When Thomsen emailed Cunningham to let all the students know which proposals had been approved, according to Naylor, Thomsen didn’t give many reasons why hers and her classmates’ were rejected.

“He didn’t give us a straight answer,” Naylor said. “During the meeting, he told us, ‘I’ll think about it. It seems like a lot of you have strong proposals.’ It seemed like he was on our side, and Mr.
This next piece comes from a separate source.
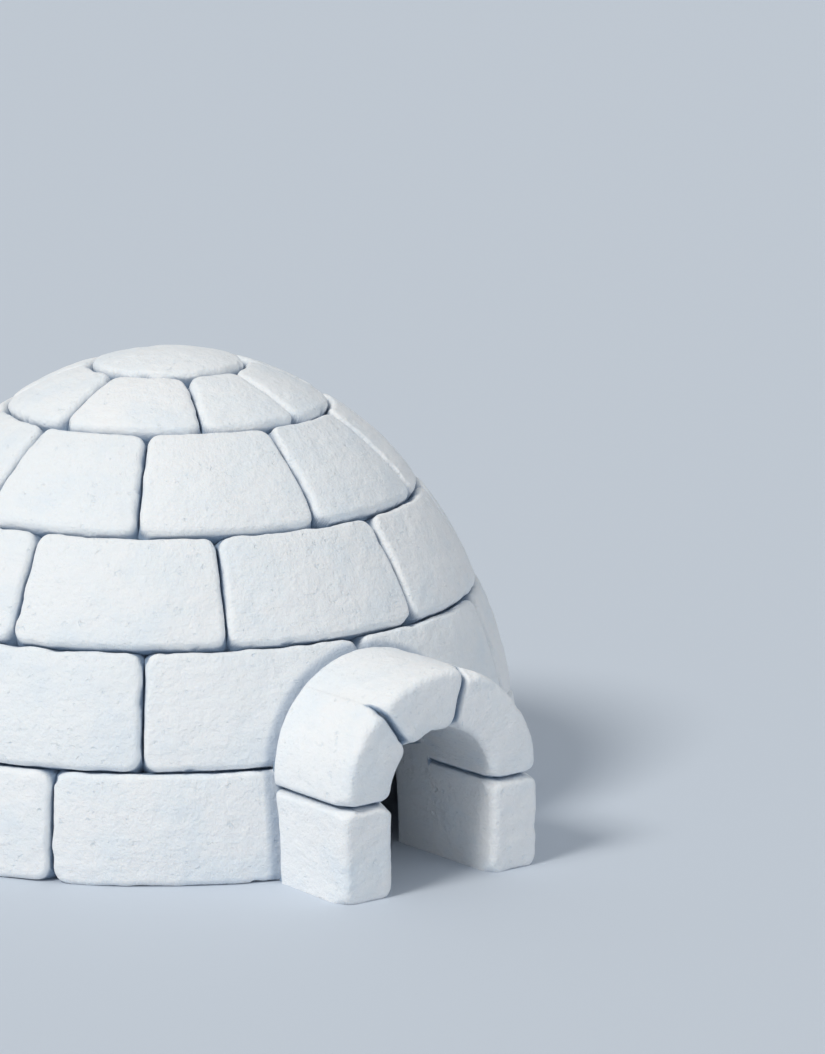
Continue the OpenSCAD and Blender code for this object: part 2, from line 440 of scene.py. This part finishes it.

Wells too, so we had hope.”

Van Vleck agreed, adding that all the artists were careful with their designs and proposed locations.

“A lot of us tried to pick places that weren’t super visible or big and themes that weren’t at all controversial; pretty much all were somehow about education,” Van Vleck said. 

 “We tried to make it as hard as possible to say no.” 

Cunningham was also surprised that only one of four proposals was approved.

“Last year (Thomsen) said he wanted more artwork around school and actually showed me pictures of another school that had multiple locations on campus with different murals, so I was under the impression that he wanted more,” Cunningham said. “So I figured I’d come with as many people (with proposals) as I could.”

Naify said she was “disappointed but not surprised” that Thomsen approved only one mural.

“I mean at this point, I didn’t expect anyone to get an approval simply because (Thomsen) seems to change his mind every time he goes to discuss the murals with the board,” Naify said.

Thomsen said he just wanted “time to think about it and create some sort of process.”

Mathisen said one of the reasons only her proposal was approved could have been that she had been working on it for so long.

Thomsen confirmed this, saying he approved Mathisen’s because she had been working on her proposal the longest. 

For future mural proposals, Thomsen said he hopes to create a more clear-cut process.

“Right now, we’ve been waiting to see if kids come to us or don’t,” he said. “Last year we had one student, one proposal and one mural, but this year, we have four or five proposals and different locations, so we decided to approve one and to take a pause and say, ‘Let’s think forward in terms of having a system. Do we want, as a school, to say we’re going to have three places (for murals) or 10?’ We don’t really know yet, so part of the approval of the one (mural) was to give us some time to let us think forward.”

As an alternative to a mural, Thomsen suggested that students put their designs on large canvases to hang inside various buildings on campus.

“We have several indoor spaces where we would love to feature student art,” he said. “The admissions office has one really huge wall on the east side and a big space on the west side that would be perfect places for larger pieces of art, so I’m hoping that outside of simply murals, we’ll have future pieces of art.”

Mathisen also acknowledged some benefits of canvas paintings rather than murals.

“They stay up longer, and you can take them home,” she said. “(Thomsen) told me they’re going to paint over the murals every couple years, and I think that that’s a reason (against new murals). 

“If four people paint this year, and four people want to paint next year, then there will be some problems with overlapping spaces.

“Once you fill up the walls, you fill up the walls.”

However, neither Van Vleck nor Naylor plans to paint her design on a canvas. 

Naylor said a canvas painting “defeats the purpose of the whole design I created.”

“I was excited to paint my piece large scale and outdoors, but it wouldn’t have the same effect on a smaller canvas,” she said. 

“I wanted to keep my rough draft for inspiration in the future, rather than devote time to a piece that I put a lot of thought and effort into just for it to be another traditional canvas painting.”

Despite the difficulties that come with painting new murals, Cunningham explained their benefits.

“It’s a creative outlet for students who make the work and design the work,” he said. 

“But it’s also good for students who aren’t artistic who get to walk by these creations while the students who made them are on campus. And being in the presence of (the murals) — that’s an integral part of the education process.”

While Naylor said she respects Thomsen’s decision, she’s “bummed” she won’t be able to do her mural.

“Especially as a senior, I don’t get to express my artistic influence one last time (at Country Day),” Naylor said. 

“It’s just kind of a bummer that with such a malleable system where students are usually able to do what they want, I can’t do (my mural).”

Van Vleck agreed, adding that it’s “disappointing” to see a decline of the arts at Country Day.

“That used to be a very strong aspect of our school,” she said. 

“Murals would showcase the diversity of students’ skills, as opposed to being a school just focused on academics.”

Rye also noted how the interests of each graduating class differ. 

“We have a huge group of seniors into visual arts, and it’s just unfortunate that there’s going to be only one mural by one artist and that’s the legacy this class leaves,” Rye said.